Source excerpt =>
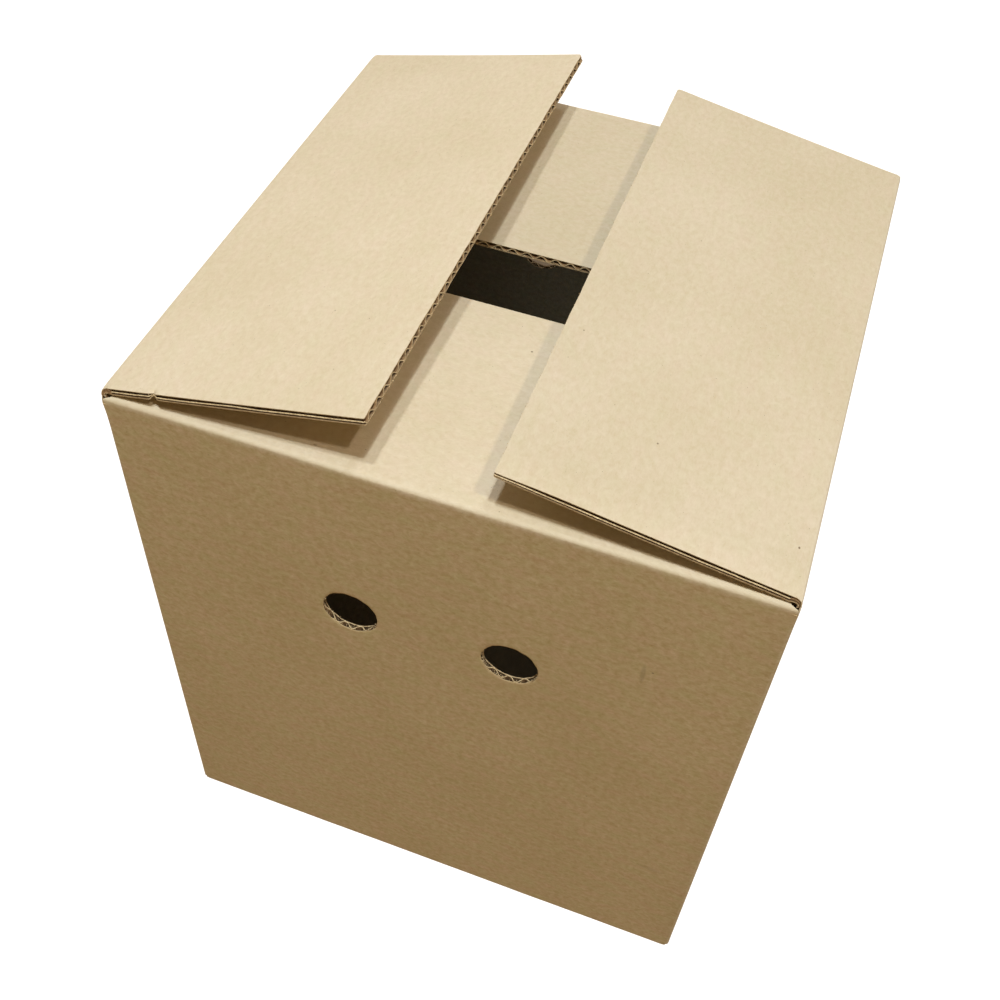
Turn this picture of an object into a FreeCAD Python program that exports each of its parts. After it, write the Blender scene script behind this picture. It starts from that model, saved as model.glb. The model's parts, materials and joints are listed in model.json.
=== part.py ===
# Egg shipping carton: one blank of single-wall corrugated board, folded into a box.
# Millimetres, +Z up, origin on the floor under the middle of the box, end panel with
# its vent holes towards -Y.  The two outer top flaps swing on their creases.
import math
import os

import FreeCAD
import Part

Vector = FreeCAD.Vector

# ---- driving dimensions -------------------------------------------------------------

# the box, outside
box_width = 310.0  # along X, over the two side panels
box_depth = 304.0  # along Y, over the two end panels
box_height = 352.0  # floor to the top of the folded inner flaps
flap_length = 130.0  # all eight flaps, from the outside of the fold to the free edge

# the board
board = 3.6  # liner, fluted medium and liner
liner = 0.35
medium = 0.35
flute_pitch = 7.75
flute_slope = 55.0  # degrees, straight flank of a flute against the liner
crest_facets = 2  # straight facets round the crest of a flute
flute_opening = 20.0  # how far a flute stays open behind a free edge
fold_inside_radius = 0.4
corner_radius = 2.0  # outside of the four upright corners

# slots between neighbouring flaps
outer_flap_inset = 1.5  # outer flap's side edge, in from the panel it passes
inner_flap_clearance = 0.6  # inner flap's side edge to the panel beside it

# top flaps as they lie
inner_flap_sag = 2.7  # degrees below level, both inner flaps
left_flap_raise = 13.4  # degrees above closed
right_flap_raise = 9.9  # degrees above closed
flap_corner_radius = 1.0  # free corners of the outer flaps
crease_clearance = 0.3  # outer flap to what it lies on, open or closed

# crushed board along an outer flap's crease
crush_length = 5.0
crush_thickness = 2.6
crease_radius = 2.0

# round vent holes, two in each end panel
hole_diameter = 28.5
hole_spacing = 81.6
hole_height = 246.4  # floor to hole centre
rim_opening = 5.0  # how far a flute stays open above and below a hole

# glued lap inside the rear left corner
lap_width = 35.0
lap_thickness = 2.4
lap_end_gap = 10.0  # from the folded flaps at either end

# ---- what follows from them ---------------------------------------------------------

fold_radius = board + fold_inside_radius
inner_flap_inset = board + inner_flap_clearance
crease_height = box_height + board + 2.0 * crease_clearance
core = board - 2.0 * liner
side_fold_height = board + fold_radius
past = 1.0  # how far a cutting tool reaches beyond what it cuts


# ---- helpers ------------------------------------------------------------------------

def block(x_range, y_range, z_range):
    """Box between the two limits given for each axis."""
    size = [high - low for low, high in (x_range, y_range, z_range)]
    return Part.makeBox(*size, Vector(x_range[0], y_range[0], z_range[0]))


def extruded(edges, length):
    """Solid from a closed outline in the XZ plane, centred on Y."""
    face = Part.Face(Part.Wire(Part.__sortEdges__(edges)))
    face.translate(Vector(0, -length / 2.0, 0))
    return face.extrude(Vector(0, length, 0))


def outline(points):
    """Straight edges through the (x, z) points, left open at the end."""
    corners = [Vector(x, 0, z) for x, z in points]
    return [Part.LineSegment(a, b).toShape() for a, b in zip(corners, corners[1:])]


def arc(start, middle, end):
    """Edge of a circle through three (x, z) points."""
    return Part.Arc(*[Vector(x, 0, z) for x, z in (start, middle, end)]).toShape()


def on_circle(radius, degrees):
    """Point of a circle about the origin, as (x, z)."""
    angle = math.radians(degrees)
    return radius * math.cos(angle), radius * math.sin(angle)


# ---- corrugated board ---------------------------------------------------------------

def flute_void(length):
    """Air under one flute: straight flanks and a crest in short facets, along +X."""
    slope = math.radians(flute_slope)
    crest = core / 2.0 - medium
    half_width = (flute_pitch / 2.0 - medium / math.sin(slope)) / 2.0
    radius = (half_width - crest / math.tan(slope)) / math.tan(slope / 2.0)
    shoulder_y = radius * math.sin(slope)
    shoulder_z = crest - radius * (1.0 - math.cos(slope))
    foot_y = shoulder_y + (shoulder_z + core / 2.0) / math.tan(slope)
    corners = [Vector(0, -foot_y, -core / 2.0), Vector(0, foot_y, -core / 2.0)]
    for index in range(crest_facets + 1):
        angle = slope * (1.0 - 2.0 * index / crest_facets)
        y = radius * math.sin(angle)
        z = crest - radius * (1.0 - math.cos(angle))
        corners.append(Vector(0, y, z))
    face = Part.Face(Part.makePolygon(corners + corners[:1]))
    return face.extrude(Vector(length, 0, 0))


def flute_rows(span):
    """Sideways place of each flute void over a span, and whether it is turned over."""
    count = round(span / flute_pitch)
    rows = []
    for index in range(2 * count + 1):
        y = (index - count + 0.5) * flute_pitch / 2.0
        rows.append((y, index % 2 == 1))
    return rows


def flutes(span, start, free_edge, top):
    """Voids of a flap that is span wide, with its outer face at height top.

    The flutes are open from the free edge inwards.  Those that the side edges cut
    through run all the way from start, so the side edges show the fluted medium.
    """
    voids = []
    for y, turned in flute_rows(span):
        at_side = abs(y) > (span - flute_pitch) / 2.0
        inner_end = start if at_side else free_edge - flute_opening
        void = flute_void(free_edge + past - inner_end)
        if turned:
            void.rotate(Vector(0, 0, 0), Vector(1, 0, 0), 180)
        void.translate(Vector(inner_end, y, top - board / 2.0))
        voids.append(void)
    return Part.makeCompound(voids)


# ---- folded flaps of the carton body ------------------------------------------------

def folded_flap(width, sag, open_flutes):
    """Fold and flap of a panel whose outer face is the plane X = 0.

    The flap leads towards +X, sag degrees below level.  The fold begins at Z = 0 and
    reaches up to the fold radius.  With open_flutes, the flap's free edge and side
    edges show the fluted medium.
    """
    turn_end = 90.0 - sag
    turn_middle = (180.0 + turn_end) / 2.0
    outer = [on_circle(fold_radius, degrees) for degrees in (180.0, turn_middle, turn_end)]
    inner = [on_circle(fold_inside_radius, degrees) for degrees in (180.0, turn_middle, turn_end)]
    edges = [arc(*outer), arc(*inner)]
    edges += outline([outer[0], inner[0]])
    edges += outline([outer[2], inner[2]])
    fold = extruded(edges, width)
    free_edge = flap_length - fold_radius
    flap = block((0, free_edge), (-width / 2.0, width / 2.0), (fold_inside_radius, fold_radius))
    if open_flutes:
        flap = flap.cut(flutes(width, 0, free_edge, fold_radius))
    flap.rotate(Vector(0, 0, 0), Vector(0, 1, 0), sag)
    folded = fold.fuse(flap)
    folded.translate(Vector(fold_radius, 0, 0))
    return folded


def on_panel(shape, panel):
    """Moves a shape made against the plane X = 0 to the named panel's outer face."""
    turns = {"left": 0, "front": 90, "right": 180, "back": 270}
    reach = box_width / 2.0 if panel in ("left", "right") else box_depth / 2.0
    shape.translate(Vector(-reach, 0, 0))
    shape.rotate(Vector(0, 0, 0), Vector(0, 0, 1), turns[panel])
    return shape


def top_inner_flap(panel):
    flap = folded_flap(box_width - 2.0 * inner_flap_inset, inner_flap_sag, True)
    flap.translate(Vector(0, 0, box_height - fold_radius))
    return on_panel(flap, panel)


def bottom_flap(panel, width, fold_height):
    flap = folded_flap(width, 0.0, False)
    flap.rotate(Vector(0, 0, 0), Vector(1, 0, 0), 180)
    flap.translate(Vector(0, 0, fold_height))
    return on_panel(flap, panel)


# ---- carton body --------------------------------------------------------------------

def panels():
    """The four upright panels as one ring with rounded corners."""
    low = fold_radius
    high = box_height - fold_radius
    half_width = box_width / 2.0
    half_depth = box_depth / 2.0
    ring = block((-half_width, half_width), (-half_depth, half_depth), (low, high))
    upright = [edge for edge in ring.Edges if abs(edge.tangentAt(edge.FirstParameter).z) > 0.5]
    ring = ring.makeFillet(corner_radius, upright)
    inside = block(
        (-half_width + board, half_width - board),
        (-half_depth + board, half_depth - board),
        (low - past, high + past),
    )
    return ring.cut(inside)


def side_panel_rim(panel):
    """Upper edge of a side panel, crushed to lie along the foot of its outer flap."""
    outside = crease_height - 2.0 * crease_clearance - crush_thickness
    inside = outside - board * (board - crush_thickness) / crush_length
    foot = box_height - fold_radius
    edges = outline([(0, foot), (board, foot), (board, inside), (0, outside), (0, foot)])
    return on_panel(extruded(edges, box_depth - 2.0 * outer_flap_inset), panel)


def side_fold_slot(panel):
    """Room that a side panel leaves at its foot, where its bottom flap turns inwards."""
    half_length = box_depth / 2.0 - inner_flap_inset
    slot = block((-past, board), (-half_length, half_length), (0, side_fold_height))
    return on_panel(slot, panel)


def glued_lap():
    """Lap of the rear panel, glued inside the left panel."""
    left = -box_width / 2.0 + board
    back = box_depth / 2.0 - board
    low = 2.0 * board + lap_end_gap
    high = box_height - fold_radius - lap_end_gap
    return block((left, left + lap_thickness), (back - lap_width, back), (low, high))


def vent_holes():
    tools = []
    for side in (-1, 1):
        start = Vector(side * hole_spacing / 2.0, -box_depth / 2.0 - past, hole_height)
        length = box_depth + 2.0 * past
        tools.append(Part.makeCylinder(hole_diameter / 2.0, length, start, Vector(0, 1, 0)))
    return tools


def rim_flutes(panel):
    """Flutes of an end panel, open above and below in the rims of its vent holes."""
    low = hole_height - hole_diameter / 2.0 - rim_opening
    high = hole_height + hole_diameter / 2.0 + rim_opening
    voids = []
    for y, turned in flute_rows(box_width - 2.0 * inner_flap_inset):
        if abs(abs(y) - hole_spacing / 2.0) > hole_diameter / 2.0 - liner:
            continue
        void = flute_void(high - low)
        if turned:
            void.rotate(Vector(0, 0, 0), Vector(1, 0, 0), 180)
        void.rotate(Vector(0, 0, 0), Vector(0, 1, 0), -90)
        void.translate(Vector(board / 2.0, y, low))
        voids.append(on_panel(void, panel))
    return voids


def carton_body():
    body = panels().cut([side_fold_slot("left"), side_fold_slot("right")])
    pieces = [top_inner_flap("front"), top_inner_flap("back")]
    pieces += [side_panel_rim("left"), side_panel_rim("right")]
    for panel in ("front", "back"):
        pieces.append(bottom_flap(panel, box_width - 2.0 * outer_flap_inset, fold_radius))
    for panel in ("left", "right"):
        pieces.append(bottom_flap(panel, box_depth - 2.0 * inner_flap_inset, side_fold_height))
    pieces.append(glued_lap())
    body = body.fuse(pieces)
    body = body.removeSplitter().cut(vent_holes())
    return body.cut(rim_flutes("front") + rim_flutes("back"))


# ---- outer flaps --------------------------------------------------------------------

def outer_flap(panel, raised):
    """Outer top flap, crushed along its crease, swung up about the crease line."""
    top = -crease_clearance
    under = top - board
    span = box_depth - 2.0 * outer_flap_inset
    edges = outline([
        (crease_radius, top),
        (flap_length, top),
        (flap_length, under),
        (crush_length, under),
        (0, top - crush_thickness),
        (0, top - crease_radius),
    ])
    centre_x = crease_radius
    centre_z = top - crease_radius
    bend_x, bend_z = on_circle(crease_radius, 135.0)
    middle = (centre_x + bend_x, centre_z + bend_z)
    edges.append(arc((0, top - crease_radius), middle, (crease_radius, top)))
    flap = extruded(edges, span)
    corners = [edge for edge in flap.Edges if edge.BoundBox.XMin > flap_length - past
               and edge.BoundBox.YLength < past]
    flap = flap.makeFillet(flap_corner_radius, corners)
    flap = flap.cut(flutes(span, crush_length, flap_length, top))
    flap.rotate(Vector(0, 0, 0), Vector(0, -1, 0), raised)
    flap.translate(Vector(0, 0, crease_height))
    return on_panel(flap, panel)


# ---- the carton ---------------------------------------------------------------------

def main():
    os.makedirs("parts", exist_ok=True)
    nodes = {
        "carton_body": carton_body(),
        "left_outer_flap": outer_flap("left", left_flap_raise),
        "right_outer_flap": outer_flap("right", right_flap_raise),
    }
    for name, shape in nodes.items():
        shape.exportStep(f"parts/{name}.step")
        print(name, "solids", len(shape.Solids), "valid", shape.isValid(), "faces", len(shape.Faces))


main()
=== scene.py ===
import json
import math
import bpy
import bmesh
import numpy as np
from mathutils import Matrix, Vector, noise


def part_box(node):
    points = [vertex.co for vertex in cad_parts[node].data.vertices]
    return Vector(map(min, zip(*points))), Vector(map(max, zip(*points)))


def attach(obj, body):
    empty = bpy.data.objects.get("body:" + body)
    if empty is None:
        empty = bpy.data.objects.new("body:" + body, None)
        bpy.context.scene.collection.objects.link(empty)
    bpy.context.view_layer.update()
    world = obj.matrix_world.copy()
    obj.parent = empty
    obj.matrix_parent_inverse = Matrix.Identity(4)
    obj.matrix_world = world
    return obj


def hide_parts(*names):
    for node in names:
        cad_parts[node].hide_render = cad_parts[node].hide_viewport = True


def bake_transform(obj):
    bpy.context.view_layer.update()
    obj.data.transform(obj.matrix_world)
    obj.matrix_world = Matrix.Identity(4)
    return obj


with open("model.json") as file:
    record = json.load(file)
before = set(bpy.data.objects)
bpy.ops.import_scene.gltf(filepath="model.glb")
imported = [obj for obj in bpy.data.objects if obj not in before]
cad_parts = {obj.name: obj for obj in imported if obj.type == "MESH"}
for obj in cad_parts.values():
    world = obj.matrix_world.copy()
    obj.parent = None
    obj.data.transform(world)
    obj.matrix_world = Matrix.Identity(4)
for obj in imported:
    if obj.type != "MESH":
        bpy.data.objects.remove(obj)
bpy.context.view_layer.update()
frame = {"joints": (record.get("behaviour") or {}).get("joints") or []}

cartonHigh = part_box("carton_body")[1]
hinges = {joint["child"]: joint for joint in frame["joints"]}
scene = bpy.context.scene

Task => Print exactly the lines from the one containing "# ---- the carton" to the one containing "if empty is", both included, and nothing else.

The response =>
# ---- the carton ---------------------------------------------------------------------

def main():
    os.makedirs("parts", exist_ok=True)
    nodes = {
        "carton_body": carton_body(),
        "left_outer_flap": outer_flap("left", left_flap_raise),
        "right_outer_flap": outer_flap("right", right_flap_raise),
    }
    for name, shape in nodes.items():
        shape.exportStep(f"parts/{name}.step")
        print(name, "solids", len(shape.Solids), "valid", shape.isValid(), "faces", len(shape.Faces))


main()
=== scene.py ===
import json
import math
import bpy
import bmesh
import numpy as np
from mathutils import Matrix, Vector, noise


def part_box(node):
    points = [vertex.co for vertex in cad_parts[node].data.vertices]
    return Vector(map(min, zip(*points))), Vector(map(max, zip(*points)))


def attach(obj, body):
    empty = bpy.data.objects.get("body:" + body)
    if empty is None:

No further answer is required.